* [TASK GOAL]: Extract each line of the data and write it out again exactly.

* [DATA SECTION]:
○ ○ ○
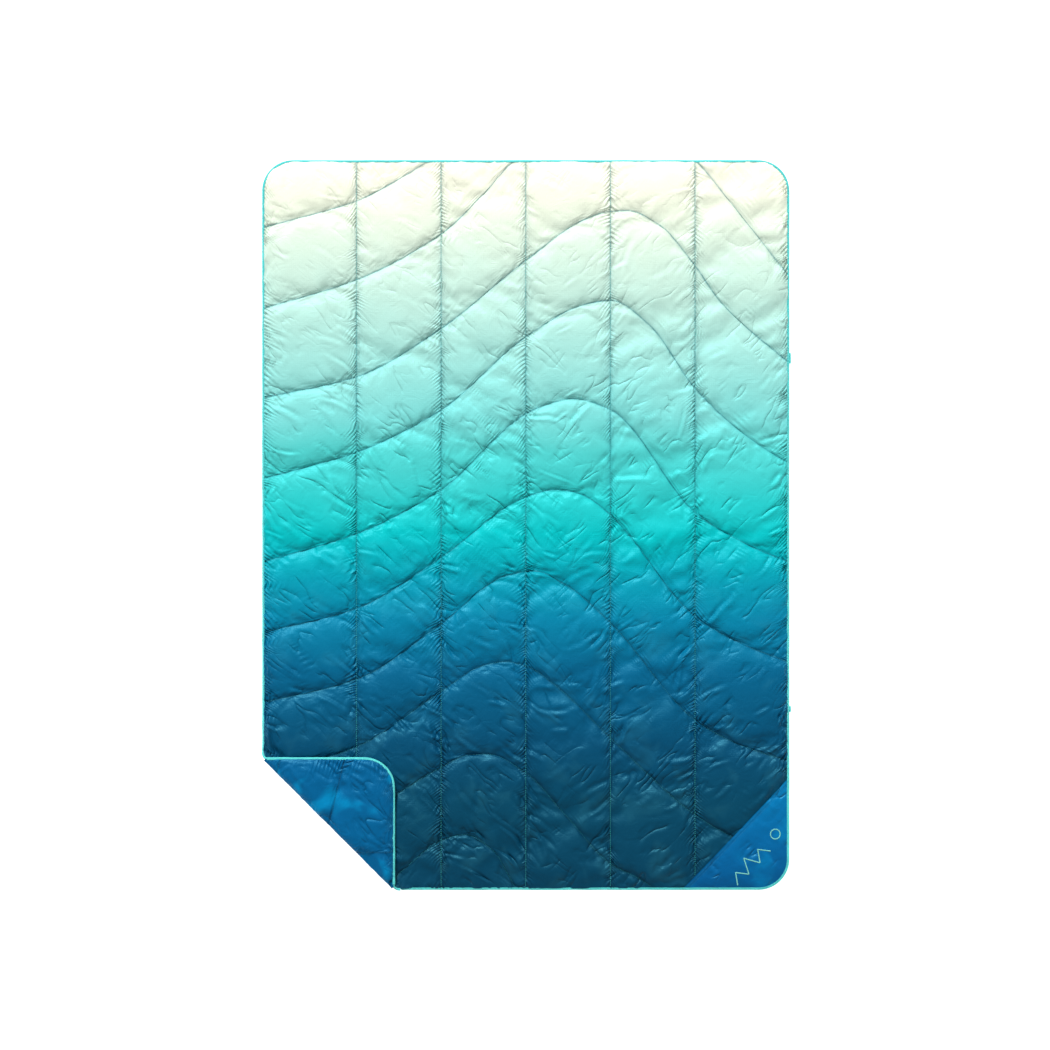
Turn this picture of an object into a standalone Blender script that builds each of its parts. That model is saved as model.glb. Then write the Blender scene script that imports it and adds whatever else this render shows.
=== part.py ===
"""Camp blanket lying flat: quilted panels, loft columns, binding tape and one turned-up corner.

Metres, +Z up, the centre of the blanket over the origin and its back panel on z = 0.
+X runs to the wearer's right and +Y towards the pale head end.
"""

import math

import bmesh
import bpy
from mathutils import Matrix, Vector

# Overall size
WIDTH = 1.350
LENGTH = 1.870
CORNER_RADIUS = 0.078
CORNER_STEPS = 6

# Heights of the stack
GAP = 0.0003
PANEL = 0.0008
SEAM_TOP = 0.0050
CROWN_TOP = 0.0195
EDGE_FADE = 0.036
FOLD_HEIGHT = 0.0220

# Vertical quilting seams, which part the six columns
SEAMS = (-0.434, -0.217, 0.0, 0.217, 0.434)
SEAM_GAP = 0.003
COLUMN_STEPS = (0.0, 0.06, 0.16, 0.32, 0.5, 0.68, 0.84, 0.94, 1.0)
LENS_POWER = 2.4

# Binding tape round the outline
BINDING_WIDTH = 0.0055
BINDING_HEIGHT = 0.0060
PANEL_INSET = BINDING_WIDTH + GAP
FILL_INSET = 0.012
FILL_GAP = 0.0010

# Turned-up corner: the crease is the line x + y = CREASE
CREASE = -1.2705
CREASE_GAP = 0.0004
HALF_GAP = 0.0004

# Thread
THREAD_RADIUS = 0.00045
THREAD_LIFT = 0.0016
ROW_STEP = 0.024
STITCH_WIDTH = 0.0018

# Corner patch, as distances along the foot edge and the right edge
PATCH_FOOT = 0.274
PATCH_SIDE = 0.287

# Contour quilting rows, as (x, y) in metres from the left end to the right end
ROW_A = ((-0.675, 0.761), (-0.434, 0.831), (-0.330, 0.884), (-0.248, 0.935))
ROW_B = (
    (-0.675, 0.554),
    (-0.434, 0.629),
    (-0.217, 0.746),
    (-0.112, 0.845),
    (-0.052, 0.904),
    (-0.028, 0.935),
)
ROW_B_FAR = ((0.436, 0.935), (0.471, 0.890), (0.535, 0.815), (0.580, 0.760), (0.626, 0.700), (0.675, 0.637))
ROW_C = (
    (-0.675, 0.326),
    (-0.434, 0.380),
    (-0.217, 0.504),
    (0.0, 0.678),
    (0.217, 0.804),
    (0.262, 0.806),
    (0.342, 0.778),
    (0.434, 0.665),
    (0.503, 0.568),
    (0.675, 0.415),
)
ROW_D = (
    (-0.675, 0.118),
    (-0.434, 0.187),
    (-0.217, 0.295),
    (0.0, 0.482),
    (0.180, 0.571),
    (0.240, 0.573),
    (0.315, 0.527),
    (0.434, 0.351),
    (0.675, 0.156),
)
ROW_E = (
    (-0.675, -0.095),
    (-0.434, -0.022),
    (-0.217, 0.091),
    (0.0, 0.285),
    (0.121, 0.323),
    (0.217, 0.300),
    (0.434, 0.033),
    (0.675, -0.095),
)
ROW_F = (
    (-0.675, -0.276),
    (-0.434, -0.214),
    (-0.217, -0.083),
    (0.0, 0.072),
    (0.078, 0.091),
    (0.217, 0.026),
    (0.434, -0.234),
    (0.675, -0.351),
)
ROW_G = (
    (-0.675, -0.455),
    (-0.434, -0.396),
    (-0.217, -0.253),
    (-0.040, -0.125),
    (0.021, -0.118),
    (0.217, -0.251),
    (0.434, -0.500),
    (0.675, -0.605),
)
ROW_H = (
    (-0.675, -0.644),
    (-0.434, -0.569),
    (-0.217, -0.427),
    (-0.100, -0.356),
    (0.0, -0.353),
    (0.217, -0.546),
    (0.434, -0.744),
    (0.511, -0.790),
)
ROW_I = (
    (-0.675, -0.808),
    (-0.434, -0.744),
    (-0.217, -0.622),
    (-0.112, -0.587),
    (0.0, -0.632),
    (0.217, -0.869),
    (0.283, -0.903),
    (0.335, -0.935),
)
ROW_J = (
    (-0.325, -0.894),
    (-0.217, -0.810),
    (-0.156, -0.796),
    (-0.084, -0.835),
    (-0.043, -0.896),
    (-0.033, -0.935),
)

MATERIALS = {
    "front": ((0.05, 0.60, 0.65, 1.0), 0.38),
    "back": ((0.0, 0.125, 0.33, 1.0), 0.40),
    "fill": ((0.92, 0.92, 0.90, 1.0), 0.90),
    "tape": ((0.12, 0.72, 0.70, 1.0), 0.55),
    "thread": ((0.16, 0.66, 0.68, 1.0), 0.50),
    "patch": ((0.0, 0.10, 0.28, 1.0), 0.42),
    "mint": ((0.45, 0.86, 0.80, 1.0), 0.50),
}


def edge_distance(x, y, inset=0.0):
    """Distance from the point to the rounded outline drawn in by inset, positive inside."""
    reach_x = WIDTH / 2 - CORNER_RADIUS
    reach_y = LENGTH / 2 - CORNER_RADIUS
    over_x = abs(x) - reach_x
    over_y = abs(y) - reach_y
    if over_x > 0 and over_y > 0:
        return CORNER_RADIUS - inset - math.hypot(over_x, over_y)
    return CORNER_RADIUS - inset - max(over_x, over_y)


def column_of(x):
    """The two seams or edges that bound the column holding x."""
    bounds = (-WIDTH / 2 + PANEL_INSET, *SEAMS, WIDTH / 2 - PANEL_INSET)
    for low, high in zip(bounds, bounds[1:]):
        if x <= high:
            return low, high
    return bounds[-2], bounds[-1]


def front_height(x, y):
    """Top of the front panel: low on every seam and at the edge, high along each column."""
    low, high = column_of(x)
    across = min(max((x - low) / (high - low), 0.0), 1.0)
    lens = 1.0 - abs(2.0 * across - 1.0) ** LENS_POWER
    fade = min(max(edge_distance(x, y, PANEL_INSET) / EDGE_FADE, 0.0), 1.0)
    fade = fade * fade * (3.0 - 2.0 * fade)
    return SEAM_TOP + (CROWN_TOP - SEAM_TOP) * lens * fade


def grid_lines_x(low, high):
    """Grid lines across the columns between low and high, with one on every seam."""
    bounds = (-WIDTH / 2 + PANEL_INSET, *SEAMS, WIDTH / 2 - PANEL_INSET)
    lines = {low, high}
    for left, right in zip(bounds, bounds[1:]):
        for step in COLUMN_STEPS:
            x = left + (right - left) * step
            if low + 1e-6 < x < high - 1e-6:
                lines.add(round(x, 6))
    return sorted(lines)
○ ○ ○
* [RESPONSE TO THE TASK]:
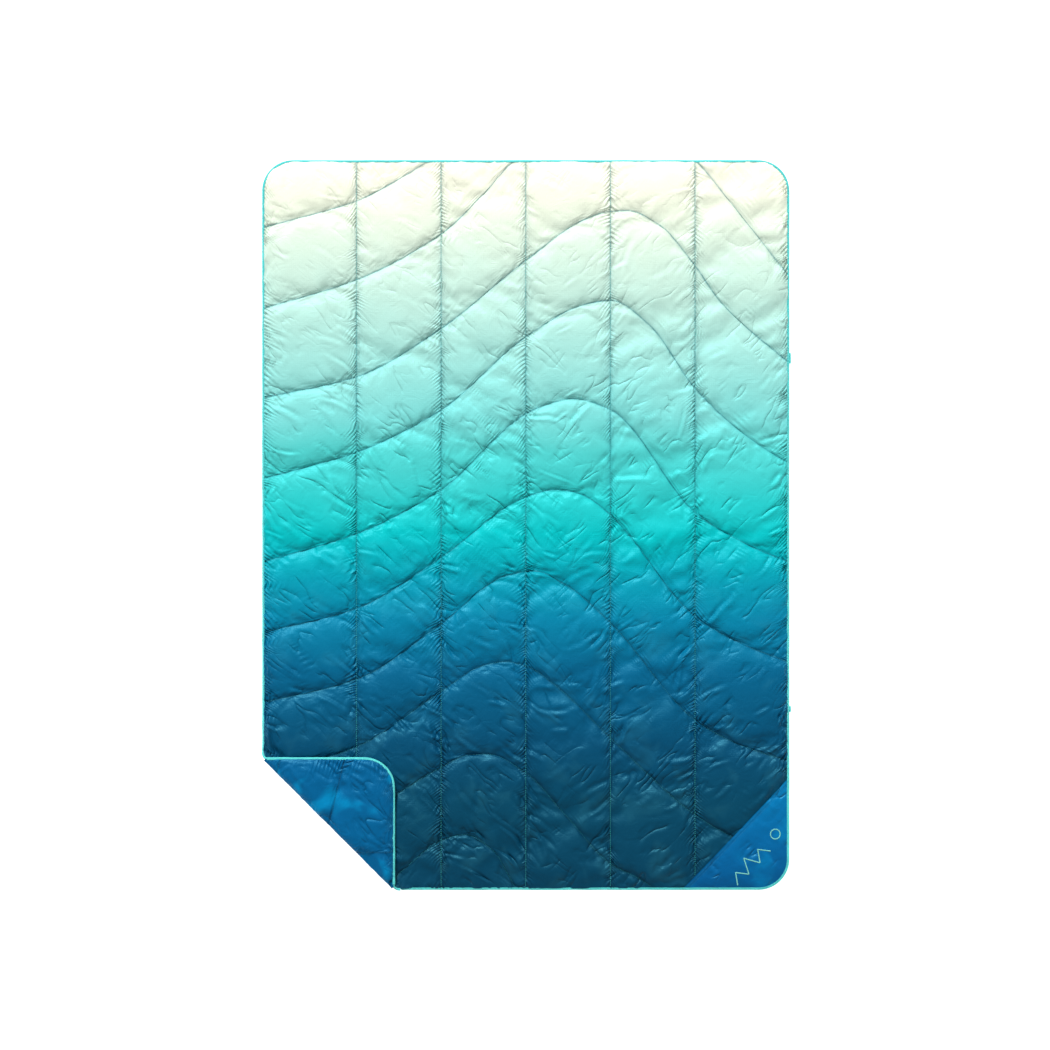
Turn this picture of an object into a standalone Blender script that builds each of its parts. That model is saved as model.glb. Then write the Blender scene script that imports it and adds whatever else this render shows.
=== part.py ===
"""Camp blanket lying flat: quilted panels, loft columns, binding tape and one turned-up corner.

Metres, +Z up, the centre of the blanket over the origin and its back panel on z = 0.
+X runs to the wearer's right and +Y towards the pale head end.
"""

import math

import bmesh
import bpy
from mathutils import Matrix, Vector

# Overall size
WIDTH = 1.350
LENGTH = 1.870
CORNER_RADIUS = 0.078
CORNER_STEPS = 6

# Heights of the stack
GAP = 0.0003
PANEL = 0.0008
SEAM_TOP = 0.0050
CROWN_TOP = 0.0195
EDGE_FADE = 0.036
FOLD_HEIGHT = 0.0220

# Vertical quilting seams, which part the six columns
SEAMS = (-0.434, -0.217, 0.0, 0.217, 0.434)
SEAM_GAP = 0.003
COLUMN_STEPS = (0.0, 0.06, 0.16, 0.32, 0.5, 0.68, 0.84, 0.94, 1.0)
LENS_POWER = 2.4

# Binding tape round the outline
BINDING_WIDTH = 0.0055
BINDING_HEIGHT = 0.0060
PANEL_INSET = BINDING_WIDTH + GAP
FILL_INSET = 0.012
FILL_GAP = 0.0010

# Turned-up corner: the crease is the line x + y = CREASE
CREASE = -1.2705
CREASE_GAP = 0.0004
HALF_GAP = 0.0004

# Thread
THREAD_RADIUS = 0.00045
THREAD_LIFT = 0.0016
ROW_STEP = 0.024
STITCH_WIDTH = 0.0018

# Corner patch, as distances along the foot edge and the right edge
PATCH_FOOT = 0.274
PATCH_SIDE = 0.287

# Contour quilting rows, as (x, y) in metres from the left end to the right end
ROW_A = ((-0.675, 0.761), (-0.434, 0.831), (-0.330, 0.884), (-0.248, 0.935))
ROW_B = (
    (-0.675, 0.554),
    (-0.434, 0.629),
    (-0.217, 0.746),
    (-0.112, 0.845),
    (-0.052, 0.904),
    (-0.028, 0.935),
)
ROW_B_FAR = ((0.436, 0.935), (0.471, 0.890), (0.535, 0.815), (0.580, 0.760), (0.626, 0.700), (0.675, 0.637))
ROW_C = (
    (-0.675, 0.326),
    (-0.434, 0.380),
    (-0.217, 0.504),
    (0.0, 0.678),
    (0.217, 0.804),
    (0.262, 0.806),
    (0.342, 0.778),
    (0.434, 0.665),
    (0.503, 0.568),
    (0.675, 0.415),
)
ROW_D = (
    (-0.675, 0.118),
    (-0.434, 0.187),
    (-0.217, 0.295),
    (0.0, 0.482),
    (0.180, 0.571),
    (0.240, 0.573),
    (0.315, 0.527),
    (0.434, 0.351),
    (0.675, 0.156),
)
ROW_E = (
    (-0.675, -0.095),
    (-0.434, -0.022),
    (-0.217, 0.091),
    (0.0, 0.285),
    (0.121, 0.323),
    (0.217, 0.300),
    (0.434, 0.033),
    (0.675, -0.095),
)
ROW_F = (
    (-0.675, -0.276),
    (-0.434, -0.214),
    (-0.217, -0.083),
    (0.0, 0.072),
    (0.078, 0.091),
    (0.217, 0.026),
    (0.434, -0.234),
    (0.675, -0.351),
)
ROW_G = (
    (-0.675, -0.455),
    (-0.434, -0.396),
    (-0.217, -0.253),
    (-0.040, -0.125),
    (0.021, -0.118),
    (0.217, -0.251),
    (0.434, -0.500),
    (0.675, -0.605),
)
ROW_H = (
    (-0.675, -0.644),
    (-0.434, -0.569),
    (-0.217, -0.427),
    (-0.100, -0.356),
    (0.0, -0.353),
    (0.217, -0.546),
    (0.434, -0.744),
    (0.511, -0.790),
)
ROW_I = (
    (-0.675, -0.808),
    (-0.434, -0.744),
    (-0.217, -0.622),
    (-0.112, -0.587),
    (0.0, -0.632),
    (0.217, -0.869),
    (0.283, -0.903),
    (0.335, -0.935),
)
ROW_J = (
    (-0.325, -0.894),
    (-0.217, -0.810),
    (-0.156, -0.796),
    (-0.084, -0.835),
    (-0.043, -0.896),
    (-0.033, -0.935),
)

MATERIALS = {
    "front": ((0.05, 0.60, 0.65, 1.0), 0.38),
    "back": ((0.0, 0.125, 0.33, 1.0), 0.40),
    "fill": ((0.92, 0.92, 0.90, 1.0), 0.90),
    "tape": ((0.12, 0.72, 0.70, 1.0), 0.55),
    "thread": ((0.16, 0.66, 0.68, 1.0), 0.50),
    "patch": ((0.0, 0.10, 0.28, 1.0), 0.42),
    "mint": ((0.45, 0.86, 0.80, 1.0), 0.50),
}


def edge_distance(x, y, inset=0.0):
    """Distance from the point to the rounded outline drawn in by inset, positive inside."""
    reach_x = WIDTH / 2 - CORNER_RADIUS
    reach_y = LENGTH / 2 - CORNER_RADIUS
    over_x = abs(x) - reach_x
    over_y = abs(y) - reach_y
    if over_x > 0 and over_y > 0:
        return CORNER_RADIUS - inset - math.hypot(over_x, over_y)
    return CORNER_RADIUS - inset - max(over_x, over_y)


def column_of(x):
    """The two seams or edges that bound the column holding x."""
    bounds = (-WIDTH / 2 + PANEL_INSET, *SEAMS, WIDTH / 2 - PANEL_INSET)
    for low, high in zip(bounds, bounds[1:]):
        if x <= high:
            return low, high
    return bounds[-2], bounds[-1]


def front_height(x, y):
    """Top of the front panel: low on every seam and at the edge, high along each column."""
    low, high = column_of(x)
    across = min(max((x - low) / (high - low), 0.0), 1.0)
    lens = 1.0 - abs(2.0 * across - 1.0) ** LENS_POWER
    fade = min(max(edge_distance(x, y, PANEL_INSET) / EDGE_FADE, 0.0), 1.0)
    fade = fade * fade * (3.0 - 2.0 * fade)
    return SEAM_TOP + (CROWN_TOP - SEAM_TOP) * lens * fade


def grid_lines_x(low, high):
    """Grid lines across the columns between low and high, with one on every seam."""
    bounds = (-WIDTH / 2 + PANEL_INSET, *SEAMS, WIDTH / 2 - PANEL_INSET)
    lines = {low, high}
    for left, right in zip(bounds, bounds[1:]):
        for step in COLUMN_STEPS:
            x = left + (right - left) * step
            if low + 1e-6 < x < high - 1e-6:
                lines.add(round(x, 6))
    return sorted(lines)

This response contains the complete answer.